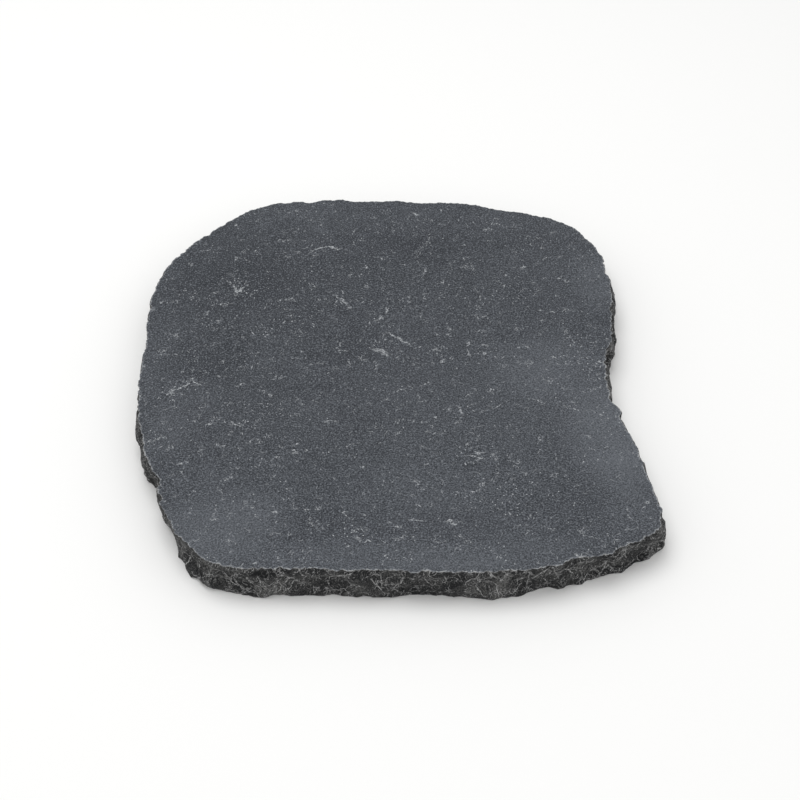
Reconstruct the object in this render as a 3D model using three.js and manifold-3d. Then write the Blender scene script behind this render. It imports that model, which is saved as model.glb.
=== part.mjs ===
// Limestone stepping stone: one slab of dark limestone, sawn flat above and below and broken to its
// outline with a hammer. Its rim is a band of shell-shaped scars that meet in sharp ridges.
// Millimetres, +Z up. The origin is on the underside, in the middle of the stone's box.

import * as THREE from "three";
import { mergeVertices } from "three/addons/utils/BufferGeometryUtils.js";
import Module from "manifold-3d";

const THICKNESS = 30;
const MERGE_DISTANCE = 1e-3; // of vertices that are one point

// The upper edge in plan, anticlockwise from the front left corner: x, y and flare, which is how far
// the foot of the rim stands out past the upper edge there.
const UPPER_EDGE = [
  [-122, -226, -3],
  [-94, -230, 2],
  [-56, -230, 0],
  [-10, -234, -2],
  [32, -233, -2],
  [74, -234, 1],
  [111, -230, -4],
  [134, -227, -4],
  [156, -215, -2],
  [180, -209, -4],
  [193, -199, -3],
  [206, -189, 1],
  [209, -177, 3],
  [204, -146, 2],
  [200, -113, 2],
  [191, -78, 3],
  [184, -50, 5],
  [182, -30, 6],
  [182, -4, 4],
  [190, 28, 3],
  [193, 60, 5],
  [197, 94, 4],
  [196, 128, 2],
  [192, 162, 0],
  [178, 187, 0],
  [163, 208, 0],
  [137, 218, 0],
  [110, 226, 0],
  [78, 236, 0],
  [30, 239, 0],
  [-30, 244, 0],
  [-84, 239, 0],
  [-115, 234, 0],
  [-142, 212, 0],
  [-171, 178, 0],
  [-193, 142, 0],
  [-203, 100, -1],
  [-204, 56, -2],
  [-202, 12, -2],
  [-201, -30, -2],
  [-194, -76, 2],
  [-183, -115, 1],
  [-170, -151, -1],
  [-166, -186, -12],
  [-152, -201, 1],
  [-141, -216, -2],
];

const COLUMN_SPACING = 12; // along the rim of the unbroken slab

// The unbroken rim from the underside up: height, share of the flare, and bulge past the upper edge.
const RIM_LEVELS = [
  { z: 0, flare: 0.9, bulge: 0 },
  { z: 5, flare: 1, bulge: 1.8 },
  { z: 15, flare: 0.8, bulge: 2.4 },
  { z: 24, flare: 0.3, bulge: 2.2 },
  { z: THICKNESS, flare: 0, bulge: 1 },
];

// The heavy blows along the front: the place of each in plan and its height, the size of the scar, how
// far it leans in the face and how far it tips out of it, in radians.
const HEAVY_BLOWS = [
  { at: [-158, -196], z: 13, width: 34, tall: 42, depth: 3.2, lean: 0.2, tip: 0.1 },
  { at: [-137, -225], z: 19, width: 22, tall: 22, depth: 3.6, lean: 0.1, tip: -0.2 },
  { at: [-112, -236], z: 22, width: 38, tall: 16, depth: 3, lean: -0.5, tip: 0.2 },
  { at: [-108, -236], z: 7, width: 40, tall: 18, depth: 3.4, lean: -0.4, tip: -0.3 },
  { at: [-66, -236], z: 12, width: 38, tall: 26, depth: 2.6, lean: 0.2, tip: 0.1 },
  { at: [-24, -236], z: 14, width: 44, tall: 22, depth: 3, lean: 0.3, tip: -0.1 },
  { at: [28, -238], z: 17, width: 28, tall: 30, depth: 2.8, lean: -0.3, tip: 0.2 },
  { at: [54, -239], z: 17, width: 26, tall: 26, depth: 3.4, lean: 0.1, tip: -0.1 },
  { at: [92, -238], z: 12, width: 34, tall: 28, depth: 3, lean: 0.5, tip: 0.2 },
  { at: [124, -231], z: 20, width: 26, tall: 24, depth: 3.2, lean: -0.3, tip: -0.2 },
  { at: [150, -223], z: 19, width: 24, tall: 24, depth: 3, lean: 0.2, tip: 0.1 },
  { at: [176, -212], z: 8, width: 44, tall: 18, depth: 3.4, lean: 0.3, tip: -0.3 },
  { at: [203, -190], z: 14, width: 28, tall: 32, depth: 3, lean: 0.2, tip: 0.1 },
];

// The other blows, in rows round the rim: how many, how finely each flake is faceted, the share of its
// half depth that is sunk in the stone, and the ranges of a scar's height and size. From first to last
// they are the broad scars, the middling ones, those along the foot and the nicks in the upper edge.
const BLOW_ROWS = [
  { count: 36, facets: 1, sunk: 0.16, z: [8, 22], width: [34, 56], tall: [28, 44], depth: [1.8, 2.8] },
  { count: 116, facets: 1, sunk: 0.32, z: [3, 27], width: [14, 30], tall: [10, 24], depth: [2.6, 4.6] },
  { count: 42, facets: 1, sunk: 0.3, z: [-2, 2], width: [14, 36], tall: [9, 18], depth: [1.6, 3.6] },
  { count: 56, facets: 0, sunk: 0.3, z: [29, 31], width: [6, 16], tall: [6, 14], depth: [1, 2] },
];
const HEAVY_FACETS = 2;
const HEAVY_SUNK = 0.3;
const MOST_LEAN = 0.6; // in the face, either way
const MOST_TIP = 0.35; // away from the face, either way
const UNEVENNESS = 0.8; // of the blows' places along a row, as a share of their spacing
const SEED = 16;

const wasm = await Module();
wasm.setup();

function solidOf(geometry) {
  const bare = geometry.clone();
  bare.deleteAttribute("normal");
  bare.deleteAttribute("uv");
  const merged = mergeVertices(bare, MERGE_DISTANCE);
  return new wasm.Manifold(
    new wasm.Mesh({
      numProp: 3,
      vertProperties: merged.attributes.position.array,
      triVerts: new Uint32Array(merged.index.array),
    }),
  );
}

function geometryOf(solid) {
  const mesh = solid.getMesh();
  const geometry = new THREE.BufferGeometry();
  geometry.setAttribute("position", new THREE.BufferAttribute(mesh.vertProperties, 3));
  geometry.setIndex(new THREE.BufferAttribute(mesh.triVerts, 1));
  return geometry;
}

// A repeatable random number from 0 to 1, by the mulberry32 method.
function randomFrom(seed) {
  let state = seed;
  return () => {
    state = (state + 0x6d2b79f5) | 0;
    let t = Math.imul(state ^ (state >>> 15), 1 | state);
    t = (t + Math.imul(t ^ (t >>> 7), 61 | t)) ^ t;
    return ((t ^ (t >>> 14)) >>> 0) / 2 ** 32;
  };
}

// The rim's columns, evenly spaced: the point on the upper edge, the way out and the flare.
function rimColumns() {
  const curve = new THREE.CatmullRomCurve3(
    UPPER_EDGE.map((p) => new THREE.Vector3(...p)),
    true,
    "centripetal",
  );
  const count = Math.round(curve.getLength() / COLUMN_SPACING);
  return Array.from({ length: count }, (_, i) => {
    const along = curve.getTangentAt(i / count);
    const at = curve.getPointAt(i / count);
    return {
      at: new THREE.Vector2(at.x, at.y),
      out: new THREE.Vector2(along.y, -along.x).normalize(),
      flare: at.z,
    };
  });
}

// How far out of the upper edge the unbroken rim stands at a column and a height.
function wallOffset(column, z) {
  const height = THREE.MathUtils.clamp(z, 0, THICKNESS);
  const above = RIM_LEVELS.findIndex((level, k) => k > 0 && level.z >= height);
  const [low, high] = [RIM_LEVELS[above - 1], RIM_LEVELS[above]];
  const offset = (level) => column.flare * level.flare + level.bulge;
  return THREE.MathUtils.mapLinear(height, low.z, high.z, offset(low), offset(high));
}

// The slab before any blow: a ring of points at each level, joined by a band, with a flat cap above
// and below.
function unbrokenSlab(columns) {
  const rings = RIM_LEVELS.map(({ z }) =>
    columns.map((c) => c.at.clone().addScaledVector(c.out, wallOffset(c, z))),
  );
  const positions = rings.flatMap((ring, k) => ring.flatMap((p) => [p.x, p.y, RIM_LEVELS[k].z]));
  const n = columns.length;
  const top = (rings.length - 1) * n;
  const index = [];
  for (let k = 0; k + 1 < rings.length; k++) {
    for (let i = 0; i < n; i++) {
      const a = k * n + i;
      const b = k * n + ((i + 1) % n);
      index.push(a, b, b + n, a, b + n, a + n);
    }
  }
  for (const [a, b, c] of THREE.ShapeUtils.triangulateShape(rings[0], [])) {
    index.push(c, b, a);
  }
  for (const [a, b, c] of THREE.ShapeUtils.triangulateShape(rings[rings.length - 1], [])) {
    index.push(top + a, top + b, top + c);
  }
  const geometry = new THREE.BufferGeometry();
  geometry.setAttribute("position", new THREE.Float32BufferAttribute(positions, 3));
  geometry.setIndex(index);
  return geometry;
}

// What one blow knocks off: a faceted ellipsoid that leaves a scar `width` by `tall` and `depth` deep.
function flake(column, blow, random) {
  const halfDepth = blow.depth / blow.sunk;
  const chord = Math.sqrt(1 - (1 - blow.sunk) ** 2); // the scar's width as a share of the ellipsoid's
  const geometry = new THREE.IcosahedronGeometry(1, blow.facets);
  geometry.rotateX(random() * Math.PI).rotateY(random() * Math.PI);
  geometry.scale(blow.width / 2 / chord, halfDepth, blow.tall / 2 / chord);
  geometry.translate(0, blow.depth - halfDepth, 0);
  const wallSlope = Math.atan(column.flare / THICKNESS);
  geometry.rotateY(blow.lean).rotateX(blow.tip - wallSlope).rotateZ(blow.turn);
  geometry.rotateZ(Math.atan2(column.out.y, column.out.x) + Math.PI / 2);
  const centre = column.at.clone().addScaledVector(column.out, wallOffset(column, blow.z));
  return geometry.translate(centre.x, centre.y, blow.z);
}

function nearestColumn(columns, place) {
  const target = new THREE.Vector2(...place);
  return columns.reduce((best, c) =>
    c.at.distanceTo(target) < best.at.distanceTo(target) ? c : best,
  );
}

function heavyFlakes(columns, random) {
  return HEAVY_BLOWS.map((heavy) => {
    const blow = { ...heavy, turn: 0, facets: HEAVY_FACETS, sunk: HEAVY_SUNK };
    return flake(nearestColumn(columns, heavy.at), blow, random);
  });
}

function rowOfFlakes(columns, row, random) {
  const within = ([low, high]) => low + (high - low) * random();
  return Array.from({ length: row.count }, (_, i) => {
    const place = Math.floor(((i + random() * UNEVENNESS) / row.count) * columns.length);
    const blow = {
      z: within(row.z),
      width: within(row.width),
      tall: within(row.tall),
      depth: within(row.depth),
      lean: within([-MOST_LEAN, MOST_LEAN]),
      tip: within([-MOST_TIP, MOST_TIP]),
      turn: within([-MOST_TIP, MOST_TIP]),
      facets: row.facets,
      sunk: row.sunk,
    };
    return flake(columns[place], blow, random);
  });
}

// The slab less every flake, moved so that the middle of its box is over the origin.
function brokenStone() {
  const random = randomFrom(SEED);
  const columns = rimColumns();
  const flakes = heavyFlakes(columns, random);
  for (const row of BLOW_ROWS) {
    flakes.push(...rowOfFlakes(columns, row, random));
  }
  let solid = solidOf(unbrokenSlab(columns));
  for (const geometry of flakes) {
    solid = solid.subtract(solidOf(geometry));
  }
  const stone = geometryOf(solid);
  stone.computeBoundingBox();
  const middle = stone.boundingBox.getCenter(new THREE.Vector3());
  return stone.translate(-middle.x, -middle.y, 0);
}

const limestone = new THREE.MeshStandardMaterial({
  name: "limestone",
  color: 0x53565b,
  roughness: 0.85,
  metalness: 0,
});

const stone = new THREE.Mesh(brokenStone(), limestone);
stone.name = "stone";

const steppingStone = new THREE.Group();
steppingStone.name = "stepping_stone";
steppingStone.add(stone);

export default steppingStone;
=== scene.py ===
"""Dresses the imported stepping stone: worn limestone faces, a hammer-broken rim and a plain stage.

Lengths inside the mesh code are millimetres, and MM turns them to Blender's metres.
"""

import math
from functools import partial
from types import SimpleNamespace

import bpy
import numpy as np
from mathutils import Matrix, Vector, noise
from mathutils.bvhtree import BVHTree
from mathutils.geometry import delaunay_2d_cdt


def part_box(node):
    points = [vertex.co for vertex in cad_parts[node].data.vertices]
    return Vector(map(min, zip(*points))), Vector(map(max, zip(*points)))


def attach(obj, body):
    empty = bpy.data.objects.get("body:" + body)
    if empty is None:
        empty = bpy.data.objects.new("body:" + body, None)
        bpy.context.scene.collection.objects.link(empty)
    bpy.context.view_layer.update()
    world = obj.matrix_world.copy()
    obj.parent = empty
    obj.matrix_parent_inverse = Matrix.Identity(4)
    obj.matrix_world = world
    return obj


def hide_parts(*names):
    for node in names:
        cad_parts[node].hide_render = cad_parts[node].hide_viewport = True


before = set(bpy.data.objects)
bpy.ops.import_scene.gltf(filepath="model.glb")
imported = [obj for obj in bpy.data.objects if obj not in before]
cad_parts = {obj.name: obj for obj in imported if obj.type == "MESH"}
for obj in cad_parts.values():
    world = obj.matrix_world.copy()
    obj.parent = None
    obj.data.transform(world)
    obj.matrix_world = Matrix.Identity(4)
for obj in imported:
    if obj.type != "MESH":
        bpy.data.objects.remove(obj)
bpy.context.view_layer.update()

bl_info = {
    "name": "Limestone stepping stone",
    "version": (1, 0, 0),
    "blender": (4, 5, 0),
    "location": "3D View > Sidebar > Stone",
    "description": "Dresses a natural stepping stone with worn faces and a hammer-broken rim",
    "category": "Add Mesh",
}

MM = 0.001

CAD_NODE = "stone"
BODY = "root"
PIECE = "limestone_slab"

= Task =
Extract the lines from the line with "const stone = new" through the line with "bpy.data.objects.remove(obj)". Keep both of those lines, copy everything exactly, and add nothing.

= Exercise response =
const stone = new THREE.Mesh(brokenStone(), limestone);
stone.name = "stone";

const steppingStone = new THREE.Group();
steppingStone.name = "stepping_stone";
steppingStone.add(stone);

export default steppingStone;
=== scene.py ===
"""Dresses the imported stepping stone: worn limestone faces, a hammer-broken rim and a plain stage.

Lengths inside the mesh code are millimetres, and MM turns them to Blender's metres.
"""

import math
from functools import partial
from types import SimpleNamespace

import bpy
import numpy as np
from mathutils import Matrix, Vector, noise
from mathutils.bvhtree import BVHTree
from mathutils.geometry import delaunay_2d_cdt


def part_box(node):
    points = [vertex.co for vertex in cad_parts[node].data.vertices]
    return Vector(map(min, zip(*points))), Vector(map(max, zip(*points)))


def attach(obj, body):
    empty = bpy.data.objects.get("body:" + body)
    if empty is None:
        empty = bpy.data.objects.new("body:" + body, None)
        bpy.context.scene.collection.objects.link(empty)
    bpy.context.view_layer.update()
    world = obj.matrix_world.copy()
    obj.parent = empty
    obj.matrix_parent_inverse = Matrix.Identity(4)
    obj.matrix_world = world
    return obj


def hide_parts(*names):
    for node in names:
        cad_parts[node].hide_render = cad_parts[node].hide_viewport = True


before = set(bpy.data.objects)
bpy.ops.import_scene.gltf(filepath="model.glb")
imported = [obj for obj in bpy.data.objects if obj not in before]
cad_parts = {obj.name: obj for obj in imported if obj.type == "MESH"}
for obj in cad_parts.values():
    world = obj.matrix_world.copy()
    obj.parent = None
    obj.data.transform(world)
    obj.matrix_world = Matrix.Identity(4)
for obj in imported:
    if obj.type != "MESH":
        bpy.data.objects.remove(obj)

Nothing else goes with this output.